Easy's character, and this series is considered barrier breaking, with the African American lead – but honestly, it doesn’t read like Mosely is trying to make that point, or force that issue. It’s just good clean fun – well, R-rated at a few points, but quite entertaining.


I ready mostly classics, and this probably cannot be considered classic (maybe someday), mostly because it is fairly recent. In spite of the 1940s setting, it was published in 1990. The setting for the Easy Rawlins series, Mosley’s most popular, continues into the late 1960s. I’ll probably read more in the series, especially when I’m in need of something fun and easy.


My rating: 3 1/2 of 5 stars

This novel satisfies a book with an article of clothing in the title, for the What’s in a Name? 2021 challenge. I had to come up with an alternate title, after I threw The Ragged Trousered Philanthropists onto the DNF pile.




By the time the sun went down I was at peace with myself. I had a name, and address, a hundred dollars, and the next day I’d go ask for my old job back. I had a house and an empty bottle of vodka that had made me feel good.




Saturday, March 20, 2021

Journey to the West by Wu Cheng‘en (novel #175)

Journey to the West: The Monkey King’s Amazing Adventures

by Wu Cheng'en

          (translated by Timothy Richard)

Journey to the West is one of China’s Four Great Classical Novels, along with Dream of the Red Chamber, Romance of the Three Kingdoms, and Water Margin.


It is a highly-fictionalized story of Xuanzang, a 7th Century Buddhist monk, who made a journey from Chang’an China to India, in search of the highest and truest tenets of Buddhism, that he felt had been lost in Chinese Buddhism. It was written in the 16thCentury during the Ming Dynasty by Wu Cheng’en. My version was translated by Timothy Richard, a Welsh Baptist missionary to China in the late 18th, early 20thCentury.


It can be taken as a simple adventure story, but can also be interpreted as an allegory for a pilgrim seeking enlightenment. And while it is primarily about Buddhism, it also asserts “the three religions [Buddhism, Taoism, Confucianism] are really one.” 


As I said, it is highly fictionalized. In this story, Xuanzang is accompanied by a monkey, a pig, another monk, and a horse.


As the subtitle suggests, this tale is more about the monkey than Xuanzang. The monkey, Sun Wukon is half-monkey, half-man. He is boastful and powerful in magical combative arts. He can change into just about any form of man or beast, can create hundreds of copies of himself, can grow to 100,000 feet tall, and can travel to Hell or Heaven, or leap across continents.
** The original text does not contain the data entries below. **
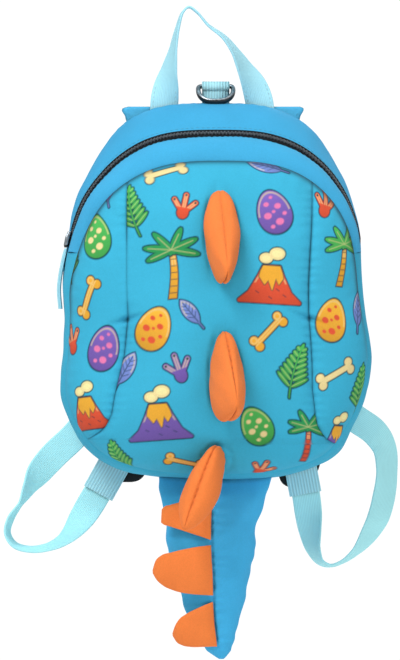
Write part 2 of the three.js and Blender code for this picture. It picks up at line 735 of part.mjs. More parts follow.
// The webbing loop that holds the metal ring: a round fold on a doubled stem.
function leashTab() {
  const hole = wireRadius + barClearance;
  const outer = hole + tabThickness;
  const meet = Math.acos(tabThickness / outer);
  const shape = new THREE.Shape();
  shape.moveTo(tabThickness, -tabStem);
  shape.lineTo(tabThickness, -outer * Math.sin(meet));
  shape.absarc(0, 0, outer, -meet, Math.PI + meet, false);
  shape.lineTo(-tabThickness, -tabStem);
  shape.closePath();
  const eye = new THREE.Path();
  eye.absarc(0, 0, hole, 0, 2 * Math.PI, true);
  shape.holes.push(eye);
  const settings = { depth: tabWidth, bevelEnabled: false, curveSegments: foldSegments };
  const geometry = new THREE.ExtrudeGeometry(shape, settings);
  geometry.translate(0, 0, -tabWidth / 2);
  geometry.rotateX(Math.PI / 2);
  geometry.rotateZ(Math.PI / 2);
  geometry.translate(ringCentre().x, ringCentre().y, ringCentre().z);
  return dressed('leash_tab', geometry, colours.tabWebbing, roughnesses.webbing);
}

function ringCentre() {
  return new THREE.Vector3(ringMiddle, firstLayer + tabThickness, ringBarHeight);
}

// The D-shaped metal ring: a straight bar in the fold and a round bow that rests on the bag.
function leashRing() {
  const corner = ringCorner;
  const flat = [];
  for (const share of [-0.5, 0, 0.5]) {
    flat.push([share * 2 * (ringHalfWidth - corner), 0]);
  }
  for (const degrees of [-60, -30, 0]) {
    const angle = THREE.MathUtils.degToRad(degrees);
    flat.push([ringHalfWidth - corner + corner * Math.cos(angle), corner + corner * Math.sin(angle)]);
  }
  for (let cell = 1; cell < bowCells; cell += 1) {
    const angle = (Math.PI * cell) / bowCells;
    flat.push([ringHalfWidth * Math.cos(angle), corner + (ringReach - corner) * Math.sin(angle)]);
  }
  for (const degrees of [180, 210, 240]) {
    const angle = THREE.MathUtils.degToRad(degrees);
    flat.push([corner - ringHalfWidth + corner * Math.cos(angle), corner + corner * Math.sin(angle)]);
  }
  const tilt = THREE.MathUtils.degToRad(ringRestTilt);
  const along = new THREE.Vector3(0, -Math.cos(tilt), -Math.sin(tilt));
  const across = new THREE.Vector3(1, 0, 0);
  const lift = new THREE.Vector3().crossVectors(across, along);
  const place = ([x, reach]) => ringCentre().addScaledVector(across, x).addScaledVector(along, reach);
  return wireLoop('leash_ring', flat.map(place), lift, wireRadius, wireSides, colours.metal);
}

// A closed round wire through the given points, which lie in one plane.
function wireLoop(name, centres, lift, radius, around, colour) {
  const count = centres.length;
  const points = [];
  const faces = [];
  centres.forEach((centre, index) => {
    const before = centres[(index + count - 1) % count];
    const after = centres[(index + 1) % count];
    const along = after.clone().sub(before).normalize();
    const outward = new THREE.Vector3().crossVectors(along, lift).normalize();
    for (let step = 0; step < around; step += 1) {
      const angle = (2 * Math.PI * step) / around;
      points.push(centre.clone()
        .addScaledVector(outward, radius * Math.cos(angle))
        .addScaledVector(lift, radius * Math.sin(angle)));
      const next = (step + 1) % around;
      const start = index * around;
      const following = ((index + 1) % count) * around;
      addQuad(faces, start + step, start + next, following + next, following + step);
    }
  });
  return closedMesh(name, points, faces, colour, roughnesses.metal, 1);
}

// The side wall's half width at a depth and height.
function sideHalfWidth(depth, z) {
  const share = -depth / sideDepth;
  const size = ringSize({
    depth: share,
    width: readColumn(sideRows, 'depth', share, 'width'),
    top: readColumn(sideRows, 'depth', share, 'top'),
    foot: readColumn(sideRows, 'depth', share, 'foot'),
    power: readColumn(sideRows, 'depth', share, 'power'),
    lean: 0,
  }, 0);
  const up = Math.abs(z - middleHeight) / (z > middleHeight ? size.above : size.below);
  return size.halfWidth * (1 - up ** size.power) ** (1 / size.power);
}

// A flat block that follows the side wall between two heights, standing off it.
function sideBlock(name, rows, depth, halfDepth, colour, roughness, metalness) {
  const sections = rows.map((row) => {
    const near = -(sideHalfWidth(depth, row.z) + row.off);
    const half = halfDepth * row.width;
    const far = near - row.thick;
    const corners = [[near, -half], [far, -half], [far, half], [near, half]];
    return corners.map(([x, y]) => new THREE.Vector3(x, depth + y, row.z));
  });
  return loft(name, sections, colour, roughness, metalness);
}

function zipDepth() {
  return (-(zipBackShare + zipFrontShare) / 2) * sideDepth;
}

function zipSlider() {
  const rows = sliderRows.map((row) => ({
    z: sliderFoot + row.rise * sliderHeight,
    off: restGap,
    thick: row.thickness * sliderThickness,
    width: row.width,
  }));
  const finish = [colours.metal, roughnesses.metal, 1];
  return sideBlock('zip_slider', rows, zipDepth(), sliderHalfWidth, ...finish);
}

function pullTab() {
  const rows = pullRows.map((row) => ({
    z: pullFoot + row.rise * pullLength,
    off: row.stand * pullStandOff,
    thick: row.thickness * pullThickness,
    width: row.width,
  }));
  const finish = [colours.webbing, roughnesses.webbing, 0];
  return sideBlock('pull_tab', rows, zipDepth(), pullHalfWidth, ...finish);
}

// A stuffed spike on the front, sewn on along an upright line and drooping to its tip.
function spike(number) {
  const place = spikePlaces[number];
  const x = place.across * bagHalfWidth;
  const top = place.top * bagHeight;
  const foot = place.foot * bagHeight;
  const middle = (top + foot) / 2;
  const upper = new THREE.Vector3(x, frontDepth(x, top, 0), top);
  const lower = new THREE.Vector3(x, frontDepth(x, foot, 0), foot);
  const base = new THREE.Vector3(x, frontDepth(x, middle, 0) - restGap, middle);
  const ridge = upper.clone().sub(lower).normalize();
  const out = new THREE.Vector3(...place.tip).multiplyScalar(spikeHeight);
  const side = new THREE.Vector3().crossVectors(ridge, out).normalize();
  const rows = place.reach < 1 ? hangingSpikeRows : spikeRows;
  const sections = rows.map((row, index) => {
    const halfLength = row.length * spikeHalfLength * place.reach;
    const section = [];
    for (let point = 0; point < spikePoints; point += 1) {
      const angle = (2 * Math.PI * point) / spikePoints;
      const half = row.thickness * spikeHalfThickness * (1 + place.swell * Math.cos(angle));
      const spot = base.clone()
        .addScaledVector(out, row.rise)
        .addScaledVector(ridge, halfLength * Math.cos(angle))
        .addScaledVector(side, half * Math.sin(angle));
      if (index === 0) {
        spot.setZ(THREE.MathUtils.lerp(foot, top, (1 + Math.cos(angle)) / 2));
        spot.setX(x + side.x * half * Math.sin(angle));
        spot.setY(frontDepth(spot.x, spot.z, 0) - restGap);
      }
      section.push(spot);
    }
    return section;
  });
  return loft(`spike_${number}`, sections, colours.orange, roughnesses.print);
}

function tailSection(row) {
  return {
    x: row.shift * tailHalfWidth,
    y: tailDepth + row.back * tailHalfWidth,
    z: -tailRootGap - row.drop * (tailLength - tailRootGap),
    halfWidth: row.width * tailHalfWidth,
    halfThickness: row.thickness * tailHalfThickness,
  };
}

function tail() {
  const sections = tailRows.map((row) => {
    const place = tailSection(row);
    const section = [];
    for (let point = 0; point < tailPoints; point += 1) {
      const angle = (2 * Math.PI * point) / tailPoints;
      section.push(new THREE.Vector3(
        place.x + place.halfWidth * Math.cos(angle),
        place.y + place.halfThickness * Math.sin(angle),
        place.z,
      ));
    }
    return section;
  });
  return loft('tail', sections, colours.tailBlue, roughnesses.print);
}

function tailFront(z) {
  const rows = tailRows.map((row) => {
    const place = tailSection(row);
    return { z: place.z, front: place.y - place.halfThickness, middle: place.x };
  });
  return { y: readColumn(rows, 'z', z, 'front'), x: readColumn(rows, 'z', z, 'middle') };
}

// A flat spike on the tail's middle seam, pointing to the left.
function tailSpike(number) {
  const place = tailSpikePlaces[number];
  const sections = tailSpikeRows.map((row) => {
    const top = -tailLength * THREE.MathUtils.lerp(place.top, place.tipTop, row.upper);
    const foot = -tailLength * THREE.MathUtils.lerp(place.foot, place.tipFoot, row.lower);
    const half = row.thickness * tailSpikeHalfThickness;
    const section = [];
    for (let point = 0; point < tailSpikePoints; point += 1) {
      const angle = (2 * Math.PI * point) / tailSpikePoints;
      const z = (top + foot) / 2 + ((top - foot) / 2) * Math.cos(angle);
      const seam = tailFront(z);
      const x = seam.x - tailSeamOffset - row.out * tailSpikeReach * place.reach;
      section.push(new THREE.Vector3(x, seam.y - restGap - half + half * Math.sin(angle), z));
    }
    return section;
  });
  return loft(`tail_spike_${number}`, sections, colours.orange, roughnesses.print);
}

function build() {
  const group = new THREE.Group();
  group.name = 'toddler_harness_backpack';
  group.add(frontPanel(), sideGore('left'), sideGore('right'));
  group.add(frontBand(), zipTrack(), topGusset(), bottomGusset(), backPanel());
  group.add(yoke(), shoulderPad('left'), shoulderPad('right'));
  group.add(strap('left'), strap('right'));
  group.add(strapAnchor('left'), strapAnchor('right'));
  group.add(anchorPatch('left'), anchorPatch('right'));
  group.add(handle(), leashTab(), leashRing());
  group.add(zipSlider(), pullTab());
  group.add(spike(1), spike(2), spike(3));
  group.add(tail(), tailSpike(1), tailSpike(2), tailSpike(3));
  const peak = handleRows.reduce((highest, row) => (row.up > highest.up ? row : highest));
  const hook = new THREE.Vector3(
    peak.across * bagHalfWidth,
    firstLayer + webbingThickness / 2 + peak.back * padDepth,
    peak.up * bagHeight - webbingThickness / 2,
  );
  group.children.forEach((mesh) => mesh.geometry.translate(-hook.x, -hook.y, -hook.z));
  return group;
}

export default build();
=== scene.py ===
import math

import bmesh
import bpy
import numpy as np
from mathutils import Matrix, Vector


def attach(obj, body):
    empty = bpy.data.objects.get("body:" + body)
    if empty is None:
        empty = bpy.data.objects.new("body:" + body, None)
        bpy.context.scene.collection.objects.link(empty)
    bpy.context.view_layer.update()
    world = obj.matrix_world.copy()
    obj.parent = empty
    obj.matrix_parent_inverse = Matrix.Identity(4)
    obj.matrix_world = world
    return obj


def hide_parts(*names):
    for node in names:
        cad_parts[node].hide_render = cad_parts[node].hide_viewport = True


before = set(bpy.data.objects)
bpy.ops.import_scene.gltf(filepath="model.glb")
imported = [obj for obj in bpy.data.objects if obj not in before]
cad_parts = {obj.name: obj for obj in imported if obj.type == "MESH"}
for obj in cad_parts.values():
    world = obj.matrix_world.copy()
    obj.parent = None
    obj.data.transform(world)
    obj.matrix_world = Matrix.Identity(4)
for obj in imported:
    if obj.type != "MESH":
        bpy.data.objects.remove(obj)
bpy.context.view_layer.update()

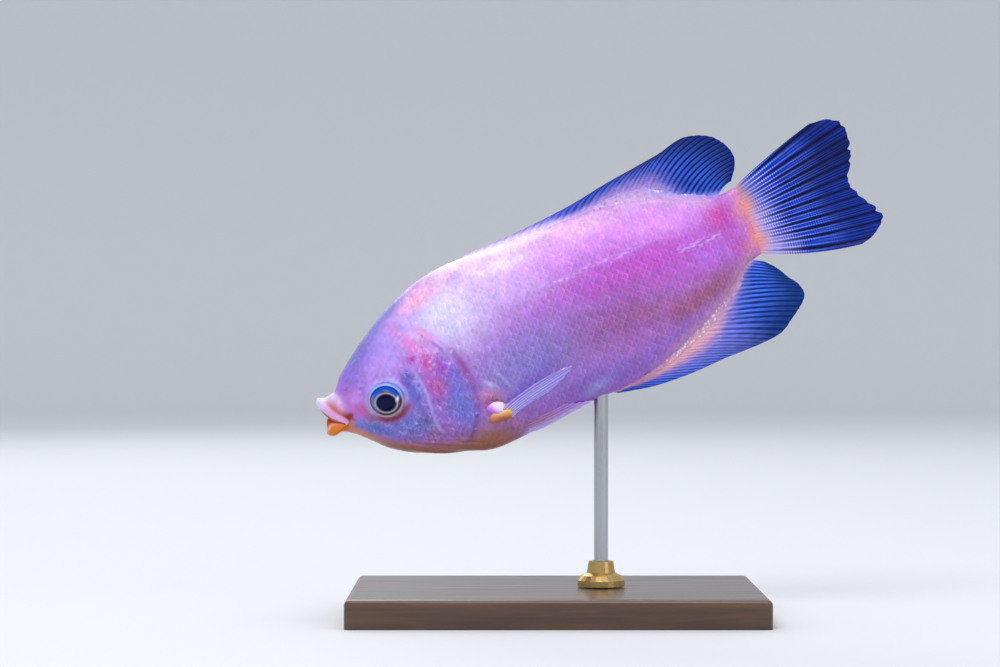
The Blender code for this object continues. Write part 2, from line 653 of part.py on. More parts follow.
def main():
    for old in list(bpy.data.objects):
        bpy.data.objects.remove(old)
    for name in ("kissing_gourami", "cutters"):
        bpy.context.scene.collection.children.link(bpy.data.collections.new(name))
    pose_empty = bpy.data.objects.new("fish_pose", None)
    pose_empty.location = (-SNOUT_AHEAD, 0, SNOUT_HEIGHT)
    pose_empty.rotation_euler = (0, -NOSE_DOWN, 0)
    bpy.data.collections["kissing_gourami"].objects.link(pose_empty)
    bpy.context.view_layer.update()
    pose = pose_empty.matrix_world.copy()
    for piece in fish(pose):
        piece.parent = pose_empty
    stand(pose, material("stand_wood", 70, 45, 30, 0.45), material("stand_steel", 175, 178, 182, 0.3, 1.0),
          material("stand_brass", 190, 160, 100, 0.35, 1.0))


main()
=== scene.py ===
"""Looks of a still, life-size kissing gourami on its display stand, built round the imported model.

The fish is shaped and coloured in its own level frame: x runs from the snout to the tail, y to its right
side and z to its back, in hundredths of its length (millimetres). Its left side faces the camera.
"""

import math

import bmesh
import bpy
import numpy as np
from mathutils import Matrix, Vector


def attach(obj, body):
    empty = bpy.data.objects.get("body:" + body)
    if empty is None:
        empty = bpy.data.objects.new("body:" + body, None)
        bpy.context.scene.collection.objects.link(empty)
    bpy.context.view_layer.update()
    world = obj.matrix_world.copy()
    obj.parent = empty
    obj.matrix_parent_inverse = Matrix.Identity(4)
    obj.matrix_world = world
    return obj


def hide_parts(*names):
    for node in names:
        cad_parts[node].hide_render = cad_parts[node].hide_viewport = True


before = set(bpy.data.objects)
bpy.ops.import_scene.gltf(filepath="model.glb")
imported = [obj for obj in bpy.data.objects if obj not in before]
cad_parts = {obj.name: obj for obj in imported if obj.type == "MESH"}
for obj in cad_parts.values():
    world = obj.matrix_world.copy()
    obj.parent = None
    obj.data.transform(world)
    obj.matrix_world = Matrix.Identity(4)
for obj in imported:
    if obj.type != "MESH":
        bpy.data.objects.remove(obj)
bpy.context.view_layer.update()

TURN = 2 * math.pi

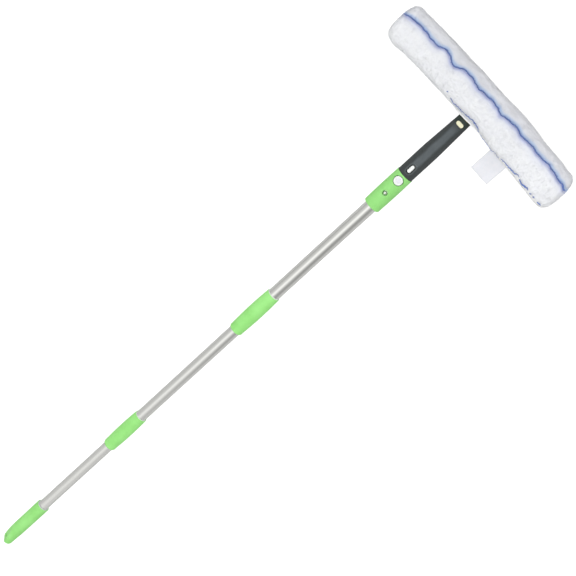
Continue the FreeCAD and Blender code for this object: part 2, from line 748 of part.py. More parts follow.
def make_sleeve():
    """Plush sleeve closed round the bar, open along a slit at the stem, flat where it rests."""
    width = d.sleeve_width / 2
    depth = d.sleeve_depth / 2
    corner = d.sleeve_corner
    corner_bow = corner * QUARTER_BOW_SHARE
    flat_x = width - corner
    flat_z = depth - corner
    body = new_part("sleeve", bar_at)
    section = new_sketch(body, "XZ_Plane")
    outline(section, [(-flat_x, -depth), (flat_x, -depth, corner_bow), (width, -flat_z),
                      (width, flat_z, corner_bow), (flat_x, depth), (-flat_x, depth, corner_bow),
                      (-width, flat_z), (-width, -flat_z, corner_bow)])
    pad(body, section, d.sleeve_length, both_ways=True)
    end = d.sleeve_length.value / 2
    round_edges(body, d.sleeve_end_round,
                lambda edge: all(abs(abs(point.Y) - end) < NEAR for point in edge.Vertexes))
    floor = new_sketch(body, "XZ_Plane")
    rectangle(floor, -width - d.overrun, -depth - d.overrun, width + d.overrun, d.sleeve_flat - depth)
    pocket(body, floor, d.sleeve_length + d.overrun, both_ways=True)
    room = new_sketch(body, "XZ_Plane")
    half_x = d.bar_width / 2 + d.body_clearance
    half_z = d.bar_depth / 2 + d.body_clearance
    rectangle(room, -half_x, -half_z, half_x, half_z)
    pocket(body, room, d.bar_length + d.body_clearance * 2, both_ways=True)
    slit = new_sketch(body, "YZ_Plane", -half_x)
    slot(slit, ZERO, ZERO, d.slit_length, d.slit_height)
    pocket(body, slit, width + d.overrun)

    hem = new_part("sleeve_hem", sleeve_at + d.body_clearance)
    ring = new_sketch(hem, "YZ_Plane")
    gap = d.seat_clearance * 2
    wall = d.hem_wall * 2
    slot(ring, ZERO, ZERO, d.slit_length - gap, d.slit_height - gap)
    pad(hem, ring, bar_at - d.bar_width / 2 - sleeve_at - d.body_clearance * 2)
    mouth = new_sketch(hem, "YZ_Plane")
    slot(mouth, ZERO, ZERO, d.slit_length - gap - wall, d.slit_height - gap - wall)
    pocket(hem, mouth, d.sleeve_width, both_ways=True)


def make_closure_tapes():
    """Hook tape that closes the slit on each side of the stem."""
    inner = d.stem_shoulder_radius + d.body_clearance
    outer = (d.slit_length - d.slit_height) / 2
    for side, name in ((1, "closure_tape_left"), (-1, "closure_tape_right")):
        body = new_part(name, sleeve_at + d.tape_inset, side=(inner + outer) / 2 * side)
        strip = new_sketch(body, "YZ_Plane")
        rectangle(strip, (inner - outer) / 2, -d.tape_width / 2, (outer - inner) / 2, d.tape_width / 2)
        pad(body, strip, d.tape_thickness)


def make_care_label():
    """Blank cloth label sewn at the slit's seam, hanging a little towards the surface."""
    body = new_part("care_label", sleeve_at - d.seat_clearance, side=-d.label_from_axis)
    strip = new_sketch(body, "XZ_Plane")
    drop = d.label_length * d.label_slope_share
    root = d.label_root
    outline(strip, [(0, -root), (0, d.label_thickness - root),
                    (-d.label_length, d.label_thickness - root - drop, d.label_bow),
                    (-d.label_length, -root - drop)])
    pad(body, strip, d.label_width, both_ways=True)


make_end_grip()
make_grip_liner()
make_tubes()
make_collar("lower", lower_collar_at, d.lower_collar_length, d.lower_collar_foot_radius,
            d.lower_collar_top_radius, d.lower_collar_bow, d.lower_tube_radius, d.middle_tube_radius)
make_collar("upper", upper_collar_at, d.upper_collar_length, d.upper_collar_foot_radius,
            d.upper_collar_top_radius, d.upper_collar_bow, d.middle_tube_radius, d.upper_tube_radius)
make_lock("lower", "lower", lower_collar_at + d.tube_overlap, d.lower_tube_radius, d.middle_tube_radius)
make_lock("middle", "upper", upper_collar_at + d.tube_overlap, d.middle_tube_radius, d.upper_tube_radius)
make_head_socket()
make_lock_lever()
make_snap_button()
make_handle()
make_t_bar()
make_sleeve()
make_closure_tapes()
make_care_label()
doc.recompute()

for thing in doc.Objects:
    if "Invalid" in thing.State or "Error" in thing.State:
        raise RuntimeError("%s failed: %s" % (thing.Name, thing.State))
for label, piece in parts.items():
    if piece.Shape.isNull() or not piece.Shape.isValid():
        raise RuntimeError("%s has no valid shape" % label)

os.makedirs("parts", exist_ok=True)
for label, piece in parts.items():
    piece.Shape.exportStep("parts/%s.step" % label)
    print("%-20s %9.1f mm3  %d faces" % (label, piece.Shape.Volume, len(piece.Shape.Faces)))
print("overall %.1f mm long, axis at %.2f mm" % (overall.value, axis_height.value))
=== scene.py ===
import itertools
import math

import bpy
import numpy as np
from mathutils import Matrix, Vector


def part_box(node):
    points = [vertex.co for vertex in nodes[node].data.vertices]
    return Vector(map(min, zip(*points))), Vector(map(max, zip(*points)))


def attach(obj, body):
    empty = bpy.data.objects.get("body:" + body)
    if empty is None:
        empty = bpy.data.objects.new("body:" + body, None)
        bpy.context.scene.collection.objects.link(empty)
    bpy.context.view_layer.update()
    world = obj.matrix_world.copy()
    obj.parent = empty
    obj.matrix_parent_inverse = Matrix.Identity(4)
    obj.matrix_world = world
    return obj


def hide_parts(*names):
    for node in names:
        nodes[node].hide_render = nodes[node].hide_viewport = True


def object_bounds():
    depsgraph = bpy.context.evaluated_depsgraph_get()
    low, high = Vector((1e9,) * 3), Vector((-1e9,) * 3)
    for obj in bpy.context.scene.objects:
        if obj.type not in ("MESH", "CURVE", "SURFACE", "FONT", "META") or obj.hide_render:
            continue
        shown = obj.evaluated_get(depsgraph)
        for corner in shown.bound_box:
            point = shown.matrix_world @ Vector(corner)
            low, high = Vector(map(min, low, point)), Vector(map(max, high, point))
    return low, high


# Window washer on a telescopic pole. X runs along the pole to the head, Y along the bar, Z up, in metres.

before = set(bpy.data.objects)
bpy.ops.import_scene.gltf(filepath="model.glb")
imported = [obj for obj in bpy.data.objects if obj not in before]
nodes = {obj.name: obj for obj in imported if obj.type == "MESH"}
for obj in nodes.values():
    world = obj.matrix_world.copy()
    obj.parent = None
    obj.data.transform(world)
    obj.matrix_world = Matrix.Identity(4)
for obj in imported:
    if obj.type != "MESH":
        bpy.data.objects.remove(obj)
cad_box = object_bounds()
scene = bpy.context.scene
MM = 0.001

sleeve_low, sleeve_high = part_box("sleeve")
handle_low, handle_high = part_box("handle")
label_low, label_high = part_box("care_label")
hem_low, hem_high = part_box("sleeve_hem")
AXIS_Z = (handle_low.z + handle_high.z) / 2
SLEEVE_X = (sleeve_low.x + sleeve_high.x) / 2
SLEEVE_LENGTH = sleeve_high.y - sleeve_low.y

# The stretch along the handle's facet that a painted highlight makes lighter
FACET_START = handle_low.x + 24 * MM
FACET_END = handle_high.x - 12 * MM
FACET_HALF = 5.2 * MM
FACET_FADE = 1.8 * MM
FACET_WANDER = 0.6 * MM
FACET_END_FADE = 14 * MM
# Painted shade on the handle's top end, darker and greenish: how far from the very end it starts, and is full
TOP_SHADE_START = 13 * MM
TOP_SHADE_FULL = 10 * MM
TOP_SHADE_SHARE = 0.8

# The lock lever's oval catch and its round button
CATCH_X = handle_low.x + 15 * MM
CATCH_HALF_LENGTH = 6.7 * MM
CATCH_HALF_WIDTH = 2.8 * MM
CATCH_HALF_RUN = CATCH_HALF_LENGTH - CATCH_HALF_WIDTH
BUTTON_X = handle_low.x - 11.4 * MM
LEVER_MIDDLE = CATCH_X - 9 * MM
# How far from the catch's middle line the painted highlight on the rim of its recess starts and is full, then
# fades and ends
RECESS_HIGHLIGHT_IN = (5.0 * MM, 5.5 * MM)
RECESS_HIGHLIGHT_OUT = (6.1 * MM, 6.7 * MM)
RECESS_HIGHLIGHT_SHARE = 0.35


def srgb(red, green, blue):
    """Linear colour of a screen colour given from 0 to 255."""
    linear = []
    for value in (red, green, blue):
        share = value / 255
        linear.append(share / 12.92 if share <= 0.04045 else ((share + 0.055) / 1.055) ** 2.4)
    return (*linear, 1.0)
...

He was imprisoned under a mountain for 500 years, for causing trouble in Heaven. After he is released by Xuanzang, Sun Wukon serves him on his quest.


The pig, Zhu Bajie, was also cast out of Heaven and reborn as half-pig. He is magical, but not nearly so powerful as Sun Wukon. He is a hedonist, and serves Xuanzang for penance. The monk Sha is a disciple of Xuanzang, and the horse is actually a dragon turned into a horse to bear the pilgrims burdens.


They encounter numerous deities and demons on the 14 year journey of nearly 6,000 miles. The demons try to eat Xuanzang to gain immorality. Sun Wukon fights and subdues them, and in the next chapter, the same thing happens again.


You can probably tell I didn’t like it, but I’m glad to have read it for its historical significance. I don’t think I’m qualified to critique though, as I believe much is lost in translation – both literal and cultural translation. Chinese storytelling sometimes employs a technique that doesn’t appeal to my western senses. The narrative of events is often quite abrupt, while the descriptions of persons or objects is excessively ornate.


My rating: 2 of 5 stars


This novel satisfies – classic by a black, indigenous, person-of-color author in the Back to the Classics Challenge 2021


Thursday, March 11, 2021

Ratman’s Notebooks by Stephen Gilbert (novel #174)

You’ve probably never heard of this book, but if I told you it was the basis for the 1971 film Willard, does that ring a bell? Unlike the movie, named for the main character, the novel’s main character is unnamed, though he is later given, and assumes the sobriquet Ratman.


As the title suggests, the story is Ratman’s first person narrative, taken from his own journal, or notebook.


Ratman is a social misfit, living with his mother somewhere in England. His boss, a pompous and condescending jerk, keeps Ratman on, it seems almost for the joy of tormenting him with the knowledge that the company was founded by Ratman’s father, and sold off after his decease. 


Ratman has no friends, until he befriends – wait for it – a colony of rats. One rat in particular, Socrates, is highly intelligent and Ratman finds he is easily trained. Socrates then takes care of training the others. A bit later, Ben, another highly intelligent rat emerges. 


And things just get creepy, and awful, and desperate, and…don’t expect Disney to take up the franchise.


It’s a riveting read though. Gilbert does a wonderful job of causing the reader to empathize, before Ratman starts making creepy, awful, desperate use of his army of trained rats. 


Of course they that live by the….???...rat???…well, that would be a spoiler. 


Overall, I liked it…or more precisely found it riveting. It’s a pretty far-fetched tale. I have no problem suspending disbelief for a good story, but there was one thing I found ridiculous. There is plausible explanation for how Ratman discovered the rat’s intelligence and how he trained them. But somehow Ben…learns to READ…on his own. That was a major weakness in the plot for me. 


My rating: 4 of 5 stars


This novel satisfies a classic about an animal, or with an animal in the title, for the Back to the Classics 2021 Challenge, and a title with a possessive noun, for the What’s in a Name? 2021 Challenge.


I vaguely remember the movie, which was pretty creepy, and awful, and desperate. But, as far as I can remember, it omitted the reading rat, which may explain why the movie did better than the book. There is a sequel to the movie, titled Ben, but it wasn’t such a great flick. However, Michael Jackson performed and recorded the title song: Ben. Only Michael Jackson could make a hit song about a rat.